__STATED GOAL__: Copy these lines exactly and nothing else: from the line holding "bar_side_plates();" to the line holding "before = set(bpy.data.objects)", both lines included.

--- start COLLECTED DATA ---

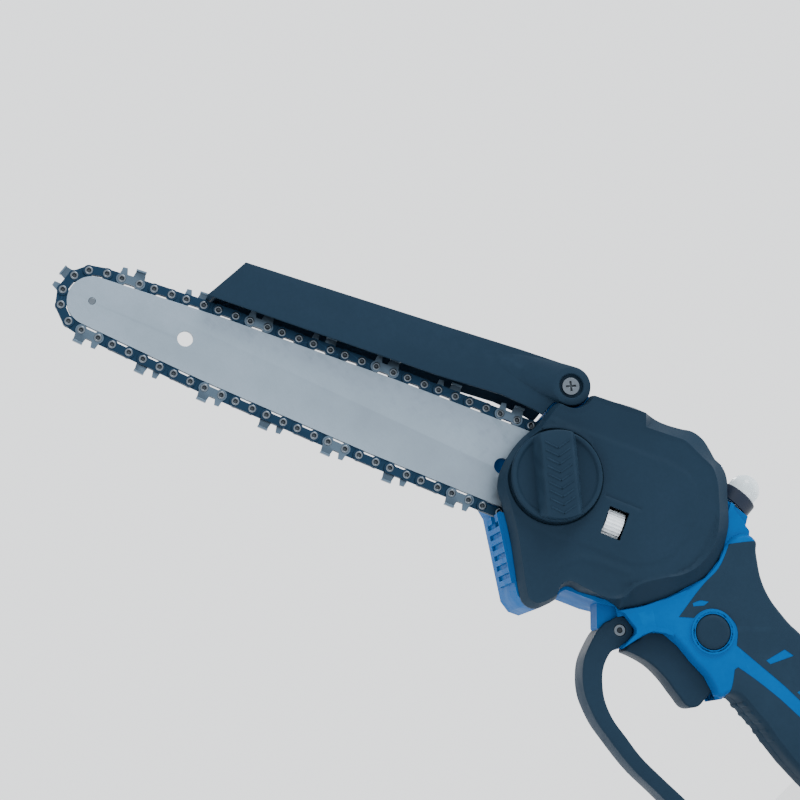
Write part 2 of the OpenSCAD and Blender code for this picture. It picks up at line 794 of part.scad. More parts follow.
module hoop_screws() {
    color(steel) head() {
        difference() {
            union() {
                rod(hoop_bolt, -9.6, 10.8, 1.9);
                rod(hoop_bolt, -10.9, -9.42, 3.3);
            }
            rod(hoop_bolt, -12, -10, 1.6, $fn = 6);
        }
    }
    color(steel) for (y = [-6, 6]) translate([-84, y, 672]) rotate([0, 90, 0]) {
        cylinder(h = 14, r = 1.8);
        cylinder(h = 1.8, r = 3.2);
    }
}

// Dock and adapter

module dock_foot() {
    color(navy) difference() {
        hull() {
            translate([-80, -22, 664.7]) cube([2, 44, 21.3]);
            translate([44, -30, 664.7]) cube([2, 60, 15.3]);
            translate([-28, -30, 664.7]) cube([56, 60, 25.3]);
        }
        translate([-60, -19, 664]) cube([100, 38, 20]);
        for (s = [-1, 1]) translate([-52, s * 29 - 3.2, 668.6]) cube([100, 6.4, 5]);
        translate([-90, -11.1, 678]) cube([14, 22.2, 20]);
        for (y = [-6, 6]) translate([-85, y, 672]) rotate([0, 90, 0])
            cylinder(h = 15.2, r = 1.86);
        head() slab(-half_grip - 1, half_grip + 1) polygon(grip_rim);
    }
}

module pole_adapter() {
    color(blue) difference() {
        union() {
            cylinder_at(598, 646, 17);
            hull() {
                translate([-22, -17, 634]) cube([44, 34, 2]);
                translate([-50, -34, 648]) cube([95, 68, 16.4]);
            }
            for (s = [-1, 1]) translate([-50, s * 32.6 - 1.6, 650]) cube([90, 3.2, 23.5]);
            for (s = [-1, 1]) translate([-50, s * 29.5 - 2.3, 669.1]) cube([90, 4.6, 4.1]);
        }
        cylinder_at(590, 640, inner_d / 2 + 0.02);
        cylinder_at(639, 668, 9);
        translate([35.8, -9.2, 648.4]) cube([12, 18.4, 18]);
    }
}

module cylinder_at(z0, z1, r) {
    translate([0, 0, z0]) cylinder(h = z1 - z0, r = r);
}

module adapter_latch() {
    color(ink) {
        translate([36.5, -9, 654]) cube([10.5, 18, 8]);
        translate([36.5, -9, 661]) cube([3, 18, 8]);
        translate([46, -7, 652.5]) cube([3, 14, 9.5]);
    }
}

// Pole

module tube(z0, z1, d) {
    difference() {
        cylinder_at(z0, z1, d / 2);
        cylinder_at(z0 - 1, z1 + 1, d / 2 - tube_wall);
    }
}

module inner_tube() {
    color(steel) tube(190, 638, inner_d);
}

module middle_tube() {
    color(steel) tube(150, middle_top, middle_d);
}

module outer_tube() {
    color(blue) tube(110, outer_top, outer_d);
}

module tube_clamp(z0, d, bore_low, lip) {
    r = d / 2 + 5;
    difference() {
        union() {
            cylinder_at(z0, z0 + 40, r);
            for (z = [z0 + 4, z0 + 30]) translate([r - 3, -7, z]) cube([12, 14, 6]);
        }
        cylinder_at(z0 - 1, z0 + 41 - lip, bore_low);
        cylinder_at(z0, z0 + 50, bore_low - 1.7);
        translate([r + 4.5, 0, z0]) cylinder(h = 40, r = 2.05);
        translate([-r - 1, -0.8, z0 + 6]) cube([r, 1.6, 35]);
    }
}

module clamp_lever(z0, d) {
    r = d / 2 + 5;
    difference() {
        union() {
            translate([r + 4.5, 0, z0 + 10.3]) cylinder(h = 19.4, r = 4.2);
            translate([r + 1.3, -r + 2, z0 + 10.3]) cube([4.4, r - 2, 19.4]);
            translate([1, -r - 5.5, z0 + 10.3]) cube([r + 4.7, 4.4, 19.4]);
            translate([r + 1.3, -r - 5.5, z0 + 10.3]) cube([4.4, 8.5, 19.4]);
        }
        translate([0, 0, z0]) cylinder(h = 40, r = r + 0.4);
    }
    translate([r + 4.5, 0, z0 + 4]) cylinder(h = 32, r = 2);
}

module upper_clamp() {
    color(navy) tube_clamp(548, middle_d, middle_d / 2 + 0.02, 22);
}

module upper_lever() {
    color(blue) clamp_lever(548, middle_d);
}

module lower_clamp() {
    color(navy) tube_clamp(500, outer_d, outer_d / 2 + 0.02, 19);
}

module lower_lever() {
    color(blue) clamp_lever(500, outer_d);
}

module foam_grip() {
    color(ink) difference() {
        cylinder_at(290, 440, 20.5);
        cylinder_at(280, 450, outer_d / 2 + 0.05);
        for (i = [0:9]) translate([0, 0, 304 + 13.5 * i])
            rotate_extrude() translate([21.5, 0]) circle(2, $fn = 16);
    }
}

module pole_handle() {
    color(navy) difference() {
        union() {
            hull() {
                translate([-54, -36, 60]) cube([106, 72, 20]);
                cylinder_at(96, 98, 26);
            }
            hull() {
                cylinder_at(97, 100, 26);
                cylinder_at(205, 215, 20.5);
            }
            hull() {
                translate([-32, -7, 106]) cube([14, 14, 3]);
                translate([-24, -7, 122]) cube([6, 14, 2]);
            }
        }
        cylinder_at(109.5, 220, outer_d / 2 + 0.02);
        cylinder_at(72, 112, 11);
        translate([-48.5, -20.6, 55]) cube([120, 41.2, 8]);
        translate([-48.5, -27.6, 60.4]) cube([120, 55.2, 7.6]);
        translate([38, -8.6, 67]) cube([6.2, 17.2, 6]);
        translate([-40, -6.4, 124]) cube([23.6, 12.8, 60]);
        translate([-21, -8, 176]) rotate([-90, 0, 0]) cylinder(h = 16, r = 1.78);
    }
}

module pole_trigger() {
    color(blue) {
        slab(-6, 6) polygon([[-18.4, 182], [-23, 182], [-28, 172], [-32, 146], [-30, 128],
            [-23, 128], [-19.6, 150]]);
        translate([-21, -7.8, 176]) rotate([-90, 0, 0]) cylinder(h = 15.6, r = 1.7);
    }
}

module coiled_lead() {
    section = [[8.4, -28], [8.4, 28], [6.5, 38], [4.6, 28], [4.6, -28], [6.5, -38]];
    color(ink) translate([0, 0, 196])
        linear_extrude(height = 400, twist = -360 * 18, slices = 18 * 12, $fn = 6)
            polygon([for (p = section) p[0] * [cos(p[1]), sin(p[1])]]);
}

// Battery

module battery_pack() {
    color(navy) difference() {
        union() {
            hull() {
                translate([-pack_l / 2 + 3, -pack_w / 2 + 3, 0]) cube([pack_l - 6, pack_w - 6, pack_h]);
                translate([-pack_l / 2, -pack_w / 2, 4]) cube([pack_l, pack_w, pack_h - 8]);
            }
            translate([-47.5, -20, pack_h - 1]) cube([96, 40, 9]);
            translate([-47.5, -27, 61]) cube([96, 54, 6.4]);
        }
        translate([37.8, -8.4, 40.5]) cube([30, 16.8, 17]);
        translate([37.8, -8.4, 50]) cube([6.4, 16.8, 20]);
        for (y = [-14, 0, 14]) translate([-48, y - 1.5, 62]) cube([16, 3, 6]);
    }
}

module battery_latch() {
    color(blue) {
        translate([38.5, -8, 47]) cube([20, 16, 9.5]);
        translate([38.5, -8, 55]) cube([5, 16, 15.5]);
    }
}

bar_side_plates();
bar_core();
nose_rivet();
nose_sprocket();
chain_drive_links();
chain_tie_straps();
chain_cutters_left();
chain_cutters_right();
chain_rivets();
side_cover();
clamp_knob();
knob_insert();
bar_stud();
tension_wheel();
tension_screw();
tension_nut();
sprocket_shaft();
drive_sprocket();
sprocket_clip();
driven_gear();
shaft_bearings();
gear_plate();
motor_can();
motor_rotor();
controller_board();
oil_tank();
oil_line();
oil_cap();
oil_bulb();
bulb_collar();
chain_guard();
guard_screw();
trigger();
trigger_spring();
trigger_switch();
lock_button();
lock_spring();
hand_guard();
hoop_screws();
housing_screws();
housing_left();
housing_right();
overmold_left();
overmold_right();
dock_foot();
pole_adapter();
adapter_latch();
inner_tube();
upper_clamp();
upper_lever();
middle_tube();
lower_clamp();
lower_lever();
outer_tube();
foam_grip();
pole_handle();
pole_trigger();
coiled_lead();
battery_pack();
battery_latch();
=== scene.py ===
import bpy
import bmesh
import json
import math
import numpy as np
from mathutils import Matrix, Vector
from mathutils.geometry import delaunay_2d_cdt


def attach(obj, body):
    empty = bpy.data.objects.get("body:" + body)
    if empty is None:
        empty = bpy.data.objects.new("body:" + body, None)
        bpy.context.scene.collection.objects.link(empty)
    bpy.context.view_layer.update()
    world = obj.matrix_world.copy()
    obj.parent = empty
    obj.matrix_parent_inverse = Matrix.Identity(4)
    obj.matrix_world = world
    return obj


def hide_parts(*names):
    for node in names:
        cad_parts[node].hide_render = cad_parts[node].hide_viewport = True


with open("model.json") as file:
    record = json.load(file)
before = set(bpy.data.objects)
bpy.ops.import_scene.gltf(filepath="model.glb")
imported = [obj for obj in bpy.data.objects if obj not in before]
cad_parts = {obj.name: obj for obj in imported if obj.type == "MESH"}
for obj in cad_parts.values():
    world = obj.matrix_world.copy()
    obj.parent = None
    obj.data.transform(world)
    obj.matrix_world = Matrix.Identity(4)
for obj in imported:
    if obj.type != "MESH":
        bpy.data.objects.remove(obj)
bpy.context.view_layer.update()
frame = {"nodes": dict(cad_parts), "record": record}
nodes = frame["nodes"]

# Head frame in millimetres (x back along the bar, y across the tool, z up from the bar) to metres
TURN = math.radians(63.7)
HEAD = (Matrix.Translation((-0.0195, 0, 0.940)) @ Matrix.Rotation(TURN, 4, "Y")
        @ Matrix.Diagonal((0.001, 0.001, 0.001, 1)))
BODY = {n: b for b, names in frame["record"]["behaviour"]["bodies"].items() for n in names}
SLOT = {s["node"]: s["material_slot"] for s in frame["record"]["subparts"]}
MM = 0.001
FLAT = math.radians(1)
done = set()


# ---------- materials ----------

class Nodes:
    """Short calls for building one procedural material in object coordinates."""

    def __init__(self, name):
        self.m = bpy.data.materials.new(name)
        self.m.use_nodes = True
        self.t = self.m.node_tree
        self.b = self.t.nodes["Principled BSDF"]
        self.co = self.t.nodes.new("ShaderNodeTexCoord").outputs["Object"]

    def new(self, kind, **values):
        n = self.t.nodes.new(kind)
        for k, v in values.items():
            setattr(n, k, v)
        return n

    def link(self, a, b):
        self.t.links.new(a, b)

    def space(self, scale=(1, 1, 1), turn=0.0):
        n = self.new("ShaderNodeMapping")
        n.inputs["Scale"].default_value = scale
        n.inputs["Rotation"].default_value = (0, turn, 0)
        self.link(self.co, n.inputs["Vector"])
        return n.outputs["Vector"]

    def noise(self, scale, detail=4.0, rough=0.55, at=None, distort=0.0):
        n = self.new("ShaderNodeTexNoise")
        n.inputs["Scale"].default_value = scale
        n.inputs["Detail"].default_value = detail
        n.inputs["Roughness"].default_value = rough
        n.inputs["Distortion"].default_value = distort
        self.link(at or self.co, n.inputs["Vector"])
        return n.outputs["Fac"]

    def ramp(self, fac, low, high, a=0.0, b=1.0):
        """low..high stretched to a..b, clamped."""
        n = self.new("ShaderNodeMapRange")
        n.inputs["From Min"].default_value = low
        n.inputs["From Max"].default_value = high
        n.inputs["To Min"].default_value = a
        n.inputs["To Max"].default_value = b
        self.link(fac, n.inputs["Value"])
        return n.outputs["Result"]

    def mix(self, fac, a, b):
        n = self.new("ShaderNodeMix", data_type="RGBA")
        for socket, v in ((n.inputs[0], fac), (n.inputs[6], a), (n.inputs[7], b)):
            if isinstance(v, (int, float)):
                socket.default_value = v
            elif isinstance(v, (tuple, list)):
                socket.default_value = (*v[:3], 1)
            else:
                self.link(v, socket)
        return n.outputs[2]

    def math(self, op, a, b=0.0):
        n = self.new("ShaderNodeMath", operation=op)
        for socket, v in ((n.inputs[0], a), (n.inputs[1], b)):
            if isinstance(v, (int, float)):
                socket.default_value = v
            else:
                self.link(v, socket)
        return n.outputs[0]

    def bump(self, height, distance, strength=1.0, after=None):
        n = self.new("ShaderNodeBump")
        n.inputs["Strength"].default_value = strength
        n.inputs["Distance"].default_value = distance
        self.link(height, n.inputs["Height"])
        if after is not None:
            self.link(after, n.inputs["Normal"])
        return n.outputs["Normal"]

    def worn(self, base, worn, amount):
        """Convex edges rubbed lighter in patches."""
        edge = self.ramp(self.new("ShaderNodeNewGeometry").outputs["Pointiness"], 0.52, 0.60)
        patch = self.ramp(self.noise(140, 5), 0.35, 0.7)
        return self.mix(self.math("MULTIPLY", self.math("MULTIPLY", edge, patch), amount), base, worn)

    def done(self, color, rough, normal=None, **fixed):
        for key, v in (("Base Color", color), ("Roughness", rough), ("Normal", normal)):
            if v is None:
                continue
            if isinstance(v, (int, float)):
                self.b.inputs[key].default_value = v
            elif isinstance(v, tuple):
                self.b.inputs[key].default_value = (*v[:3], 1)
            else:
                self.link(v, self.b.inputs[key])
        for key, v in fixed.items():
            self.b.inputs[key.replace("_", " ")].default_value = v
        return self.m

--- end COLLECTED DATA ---

__FINISHED EXERCISE__:
bar_side_plates();
bar_core();
nose_rivet();
nose_sprocket();
chain_drive_links();
chain_tie_straps();
chain_cutters_left();
chain_cutters_right();
chain_rivets();
side_cover();
clamp_knob();
knob_insert();
bar_stud();
tension_wheel();
tension_screw();
tension_nut();
sprocket_shaft();
drive_sprocket();
sprocket_clip();
driven_gear();
shaft_bearings();
gear_plate();
motor_can();
motor_rotor();
controller_board();
oil_tank();
oil_line();
oil_cap();
oil_bulb();
bulb_collar();
chain_guard();
guard_screw();
trigger();
trigger_spring();
trigger_switch();
lock_button();
lock_spring();
hand_guard();
hoop_screws();
housing_screws();
housing_left();
housing_right();
overmold_left();
overmold_right();
dock_foot();
pole_adapter();
adapter_latch();
inner_tube();
upper_clamp();
upper_lever();
middle_tube();
lower_clamp();
lower_lever();
outer_tube();
foam_grip();
pole_handle();
pole_trigger();
coiled_lead();
battery_pack();
battery_latch();
=== scene.py ===
import bpy
import bmesh
import json
import math
import numpy as np
from mathutils import Matrix, Vector
from mathutils.geometry import delaunay_2d_cdt


def attach(obj, body):
    empty = bpy.data.objects.get("body:" + body)
    if empty is None:
        empty = bpy.data.objects.new("body:" + body, None)
        bpy.context.scene.collection.objects.link(empty)
    bpy.context.view_layer.update()
    world = obj.matrix_world.copy()
    obj.parent = empty
    obj.matrix_parent_inverse = Matrix.Identity(4)
    obj.matrix_world = world
    return obj


def hide_parts(*names):
    for node in names:
        cad_parts[node].hide_render = cad_parts[node].hide_viewport = True


with open("model.json") as file:
    record = json.load(file)
before = set(bpy.data.objects)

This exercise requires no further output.